WHAT IS NEEDED – Will you repeat only the lines beginning at the one that mentions "body = whole.solid()" and ending at the one that mentions "obj.matrix_world = Matrix.Identity(4)", both of them included, exactly?

RECORDED DATA –
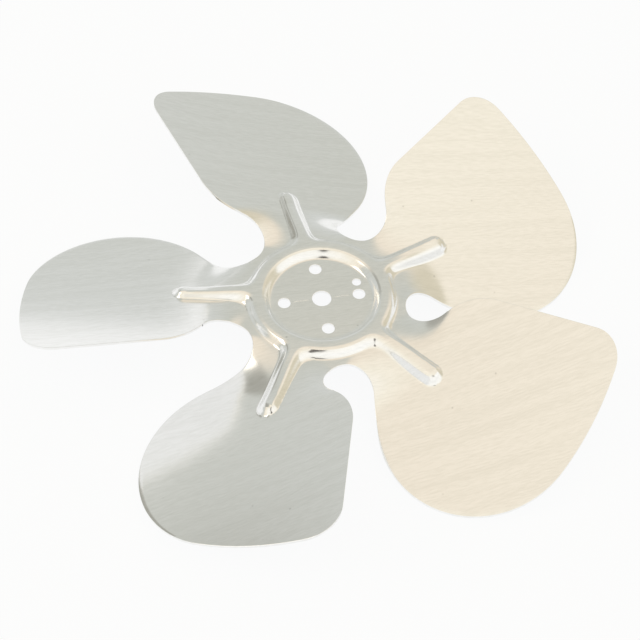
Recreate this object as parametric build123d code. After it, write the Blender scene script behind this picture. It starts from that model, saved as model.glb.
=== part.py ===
from build123d import *
import os
from math import atan2, ceil, cos, degrees, hypot, radians, sin, sqrt, tan

# Axial fan impeller, pressed from one flat aluminium blank.
# It is one sheet of even thickness with a flat hub disc, a raised ring bead,
# and five blades, each with a raised radial rib, a pitch and a camber.
# Frame: the origin is the centre of the bore on the hub's rear face, +Z is the
# bore's axis, towards the side that the bead and the ribs stand out on, and
# blade 0 points along +X. Sizes are in millimetres and degrees.

# ---- sheet and blade ring
sheet = 1.0
blade_count = 5
tip_radius = 100.0

# ---- hub: bore, bolt circle, locating hole and ring bead
bore_diameter = 6.4
bolt_circle = 25.4
bolt_diameter = 4.2
bolt_count = 4
bolt_angle = -166.5
locating_diameter = 3.0
locating_circle = 27.6
locating_angle = -144.7
bead_inner_radius = 16.8
bead_outer_radius = 25.7
bead_height = 2.6
inner_flank = 3.6
outer_flank = 3.4

# ---- rib, pressed with the bead and as high, along each blade's middle
rib_width = 8.0
rib_end_radius = 50.5
root_fillet = 7.0

# ---- blade form: the ramp out of the hub plane, pitch, camber and droop
ramp_inner_radius = 22.0
ramp_outer_radius = 46.0
pitch_angle = 22.5
camber_radius = 262.0
droop_slope = 0.037
droop_radius = 60.0
droop_depth = 2.6

# ---- blank outline in one blade's frame: straight edges as heading and offset
# A heading is the edge's direction of travel, anticlockwise round the blank.
# An offset is how far the edge lies to the left of the origin.
trailing_heading = -44.6
trailing_offset = 13.6
leading_heading = 195.7
leading_offset = -15.2
neck_heading = 255.0
neck_offset = 31.6
trailing_corner_radius = 33.0
leading_corner_radius = 10.4
shoulder_radius = 18.2
notch_radius = 8.4

# ---- where the pressed sheet is cut into equal sectors, and how finely it is lofted
sector_angle = 360.0 / blade_count
section_count = 36
seam_lead = -2 * sector_angle / section_count
seat_margin = 1.2
join_gap = 0.005
web_margin = 5.0
overrun = 1.03
foot_pitch = 0.9
bead_pitch = 1.15
web_pitch = 2.0
rib_pitch = 3.5
rib_end_pitch = 1.2
blade_pitch = 18.0


def polar(radius, angle):
    """Point in the blank's plane at a radius and an angle."""
    return Vector(radius * cos(radians(angle)), radius * sin(radians(angle)), 0)


def left_of(heading):
    """Unit vector to the left of a heading."""
    return polar(1, heading + 90)


def angle_of(vector):
    """Direction of a plane vector, in degrees."""
    return degrees(atan2(vector.Y, vector.X))


# ======================================================= outline of the blank


def centre_between(heading_a, offset_a, heading_b, offset_b, reach):
    """Centre of the circle that lies a signed reach to the left of two straight edges."""
    a, b = left_of(heading_a), left_of(heading_b)
    da, db = offset_a + reach, offset_b + reach
    det = a.X * b.Y - a.Y * b.X
    return Vector((da * b.Y - db * a.Y) / det, (a.X * db - b.X * da) / det, 0)


def centre_at_tip(heading, offset, radius, way):
    """Centre of a corner circle inside the tip circle, tangent to it and to an edge."""
    side = offset + radius
    along = sqrt((tip_radius - radius) ** 2 - side**2)
    return left_of(heading) * side + polar(1, heading) * (way * along)


def arc_edge(centre, radius, start, turn):
    """Arc about a centre from a start angle through a signed turn."""
    points = [centre + polar(radius, start + turn * part) for part in (0, 0.5, 1)]
    return Edge.make_three_point_arc(*points)


def blade_outline():
    """Edges of the blank from one notch to the next, anticlockwise round blade 0."""
    trailing_centre = centre_at_tip(trailing_heading, trailing_offset, trailing_corner_radius, 1)
    leading_centre = centre_at_tip(leading_heading, leading_offset, leading_corner_radius, -1)
    shoulder_centre = centre_between(
        leading_heading, leading_offset, neck_heading, neck_offset, shoulder_radius
    )
    next_heading = trailing_heading + sector_angle
    notch_centre = centre_between(
        neck_heading, neck_offset, next_heading, trailing_offset, -notch_radius
    )
    last_notch_centre = notch_centre.rotate(Axis.Z, -sector_angle)

    trailing_start = last_notch_centre + left_of(trailing_heading) * notch_radius
    trailing_end = trailing_centre - left_of(trailing_heading) * trailing_corner_radius
    leading_start = leading_centre - left_of(leading_heading) * leading_corner_radius
    leading_end = shoulder_centre - left_of(leading_heading) * shoulder_radius
    neck_start = shoulder_centre - left_of(neck_heading) * shoulder_radius
    neck_end = notch_centre + left_of(neck_heading) * notch_radius

    tip_start = angle_of(trailing_centre)
    tip_end = angle_of(leading_centre)
    trailing_turn = tip_start - (trailing_heading - 90)
    leading_turn = (leading_heading - 90) - tip_end
    notch_turn = next_heading - (neck_heading % 360)
    return [
        Edge.make_line(trailing_start, trailing_end),
        arc_edge(trailing_centre, trailing_corner_radius, trailing_heading - 90, trailing_turn),
        arc_edge(Vector(0, 0, 0), tip_radius, tip_start, tip_end - tip_start),
        arc_edge(leading_centre, leading_corner_radius, tip_end, leading_turn),
        Edge.make_line(leading_start, leading_end),
        arc_edge(
            shoulder_centre, shoulder_radius, leading_heading - 90, neck_heading - leading_heading
        ),
        Edge.make_line(neck_start, neck_end),
        arc_edge(notch_centre, notch_radius, neck_heading + 90, notch_turn),
    ], notch_centre


def blank_face():
    """The flat blank's outline, all blades in one wire, as a face."""
    edges, _ = blade_outline()
    turns = [edge.rotate(Axis.Z, sector_angle * k) for k in range(blade_count) for edge in edges]
    return Face(Wire(turns))


# ============================================== pressed form of the mid-surface


def ease(part):
    """Smooth step from 0 to 1 with level ends."""
    part = min(max(part, 0.0), 1.0)
    return part**3 * (10 - 15 * part + 6 * part * part)


def joined(a, b):
    """Distance to the nearer of two raised forms, rounded where they meet in plan."""
    near = max(root_fillet - abs(a - b), 0.0) / root_fillet
    return min(a, b) - root_fillet * near**3 / 6


def web_radius():
    """Radius up to which the web between two blades stays in the hub plane.

    It lies well outside the deepest point of the notch, so that the sheet is
    level along the whole seam between two sectors.
    """
    _, notch_centre = blade_outline()
    return notch_centre.length - notch_radius + web_margin


flat_web = web_radius()


def ramp_part(radius, angle):
    """How far the sheet has left the hub plane: 0 at the hub, 1 on the blade proper."""
    to_seam = min(abs(angle - seam_lead) / (sector_angle / 2), 1.0)
    start = ramp_inner_radius + (flat_web - ramp_inner_radius) * to_seam**4
    return ease((radius - start) / (ramp_outer_radius - start))


def blade_height(x, y):
    """Pitched and cambered blade, before the ramp brings it down to the hub plane."""
    droop = droop_depth + droop_slope * (x - droop_radius)
    return tan(radians(pitch_angle)) * y + y * y / (2 * camber_radius) - droop


def relief(x, y):
    """Height of the bead and the ribs, one level-topped form, over the plain form.

    The form falls off in an even flank, outwards from the outline of its top and
    inwards to the hub's disc.
    """
    radius = hypot(x, y)
    top_radius = bead_outer_radius - outer_flank
    along_rib = min(max(x, top_radius), rib_end_radius - rib_width / 2)
    from_ring = radius - top_radius
    from_rib = hypot(x - along_rib, y) - (rib_width / 2 - outer_flank)
    outer = 1 - ease(joined(from_ring, from_rib) / outer_flank)
    inner = ease((radius - bead_inner_radius) / inner_flank)
    return bead_height * inner * outer


def height(radius, angle):
    """Height of the sheet's mid-surface over the hub's mid-plane, in blade 0's frame."""
    x, y = radius * cos(radians(angle)), radius * sin(radians(angle))
    return ramp_part(radius, angle) * blade_height(x, y) + relief(x, y)


def skin_point(radius, angle, side):
    """Point half a sheet above (side 1) or below (side -1) the mid-surface, in the radial plane.

    A radial cut through a sheet that also climbs round the axis is longer than the
    sheet is thick, so the half thickness grows with the climb.
    """
    step = 1e-4
    slope = (height(radius + step, angle) - height(radius - step, angle)) / (2 * step)
    climb = (height(radius, angle + step) - height(radius, angle - step)) / (2 * step)
    climb = climb / (radius * radians(1))
    in_plane = 1 + slope * slope
    half = sheet / 2 * sqrt(in_plane + climb * climb) / in_plane
    lift = sheet / 2 + height(radius, angle) + side * half
    return polar(radius - side * half * slope, angle) + Vector(0, 0, lift)


# ======================================================== the sheet as a solid


def spread(start, end, pitch):
    """Evenly spaced values from start up to, not including, end, no further apart than pitch."""
    count = max(ceil((end - start) / pitch), 1)
    return [start + (end - start) * i / count for i in range(count)]


def stations():
    """Radii of each section's points: close over bead, web and rib end, wide on the blade."""
    rib_top_end = rib_end_radius - rib_width / 2
    rim = tip_radius * overrun
    return (
        spread(bead_inner_radius - 2 * seat_margin, bead_inner_radius, foot_pitch)
        + spread(bead_inner_radius, bead_outer_radius, bead_pitch)
        + spread(bead_outer_radius, flat_web, web_pitch)
        + spread(flat_web, rib_top_end, rib_pitch)
        + spread(rib_top_end, rib_end_radius, rib_end_pitch)
        + spread(rib_end_radius, rim, blade_pitch)
        + [rim]
    )


def share(values):
    """Values as parts of the way from the first to the last."""
    return [(value - values[0]) / (values[-1] - values[0]) for value in values]


def section(angle):
    """Closed outline of the sheet, cut by the radial plane at an angle."""
    radii = stations()
    top, bottom = [
        Edge.make_spline([skin_point(r, angle, side) for r in radii], parameters=share(radii))
        for side in (1, -1)
    ]
    inner = Edge.make_line(bottom @ 0, top @ 0)
    outer = Edge.make_line(bottom @ 1, top @ 1)
    return Wire([top, outer, bottom, inner])


def sector():
    """One blade's share of the pressed sheet, lofted round the axis from seam to seam."""
    trailing_seam = seam_lead - sector_angle / 2
    step = sector_angle / section_count
    return Solid.make_loft([section(trailing_seam + step * i) for i in range(section_count + 1)])


def pressed_sheet():
    """All blades and the bead, blanked to the outline and joined at the seams."""
    tall = tip_radius
    blank = Solid.extrude(blank_face().translate((0, 0, -tall)), Vector(0, 0, 2 * tall))
    blade = (sector() & blank).solid()
    blades = [blade.rotate(Axis.Z, sector_angle * k) for k in range(blade_count)]
    return blades[0].fuse(*blades[1:], tol=join_gap)


def drill(diameter, place=Vector(0, 0, 0)):
    """Upright cylinder that passes right through the sheet at a place."""
    tall = 10 * sheet
    return Solid.make_cylinder(diameter / 2, 2 * tall, Plane(place - Vector(0, 0, tall)))


def hub_holes():
    """Drills for the bore, the bolt circle and the locating hole."""
    pitch = 360.0 / bolt_count
    bolts = [polar(bolt_circle / 2, bolt_angle + pitch * k) for k in range(bolt_count)]
    locating = polar(locating_circle / 2, locating_angle)
    return (
        [drill(bore_diameter)]
        + [drill(bolt_diameter, place) for place in bolts]
        + [drill(locating_diameter, locating)]
    )


def impeller():
    """The whole impeller: a true flat disc joined into the pressed sheet, then drilled."""
    seat_radius = bead_inner_radius - seat_margin
    ring = pressed_sheet() - drill(2 * seat_radius)
    return ring.fuse(Solid.make_cylinder(seat_radius, sheet), tol=join_gap).cut(*hub_holes())


os.makedirs("parts", exist_ok=True)
whole = impeller()
body = whole.solid()
body.label = "impeller"
export_step(body, "parts/impeller.step")
print("impeller", len(whole.solids()), "solid", round(body.volume, 1), "mm3", body.bounding_box())
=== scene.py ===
"""Dresses the pressed aluminium axial fan impeller over its CAD frame.

The impeller is one sheet, 1 mm thick: a flat hub disc with a ring bead, and five
blades with a raised rib, a pitch and a camber. Sizes of the object are in
millimetres, as a maker would give them, and become metres when a mesh is made.
"""

from __future__ import annotations

import logging
import math
from collections.abc import Callable
from dataclasses import dataclass, field
from enum import Enum
from typing import Any

import bpy
import numpy as np
from mathutils import Matrix, Vector
from mathutils.geometry import delaunay_2d_cdt

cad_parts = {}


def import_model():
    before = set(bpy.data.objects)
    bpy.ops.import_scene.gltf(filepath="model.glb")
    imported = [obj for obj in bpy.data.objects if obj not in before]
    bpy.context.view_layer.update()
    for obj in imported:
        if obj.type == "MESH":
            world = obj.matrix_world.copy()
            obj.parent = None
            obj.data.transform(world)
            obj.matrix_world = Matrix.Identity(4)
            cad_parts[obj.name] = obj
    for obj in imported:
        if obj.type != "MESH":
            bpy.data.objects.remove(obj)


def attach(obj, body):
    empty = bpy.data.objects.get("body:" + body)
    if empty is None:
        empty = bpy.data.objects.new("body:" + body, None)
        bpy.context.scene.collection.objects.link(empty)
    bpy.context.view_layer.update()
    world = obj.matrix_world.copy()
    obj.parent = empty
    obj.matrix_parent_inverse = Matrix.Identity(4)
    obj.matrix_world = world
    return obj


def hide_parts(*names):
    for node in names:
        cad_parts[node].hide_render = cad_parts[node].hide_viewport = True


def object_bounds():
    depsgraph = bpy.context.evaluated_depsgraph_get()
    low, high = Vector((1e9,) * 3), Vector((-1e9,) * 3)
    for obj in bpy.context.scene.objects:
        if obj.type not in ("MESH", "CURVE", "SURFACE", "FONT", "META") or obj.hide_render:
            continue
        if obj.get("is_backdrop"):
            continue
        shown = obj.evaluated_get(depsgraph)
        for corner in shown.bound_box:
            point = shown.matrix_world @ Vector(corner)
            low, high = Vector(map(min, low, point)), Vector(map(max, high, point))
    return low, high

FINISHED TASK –
body = whole.solid()
body.label = "impeller"
export_step(body, "parts/impeller.step")
print("impeller", len(whole.solids()), "solid", round(body.volume, 1), "mm3", body.bounding_box())
=== scene.py ===
"""Dresses the pressed aluminium axial fan impeller over its CAD frame.

The impeller is one sheet, 1 mm thick: a flat hub disc with a ring bead, and five
blades with a raised rib, a pitch and a camber. Sizes of the object are in
millimetres, as a maker would give them, and become metres when a mesh is made.
"""

from __future__ import annotations

import logging
import math
from collections.abc import Callable
from dataclasses import dataclass, field
from enum import Enum
from typing import Any

import bpy
import numpy as np
from mathutils import Matrix, Vector
from mathutils.geometry import delaunay_2d_cdt

cad_parts = {}


def import_model():
    before = set(bpy.data.objects)
    bpy.ops.import_scene.gltf(filepath="model.glb")
    imported = [obj for obj in bpy.data.objects if obj not in before]
    bpy.context.view_layer.update()
    for obj in imported:
        if obj.type == "MESH":
            world = obj.matrix_world.copy()
            obj.parent = None
            obj.data.transform(world)
            obj.matrix_world = Matrix.Identity(4)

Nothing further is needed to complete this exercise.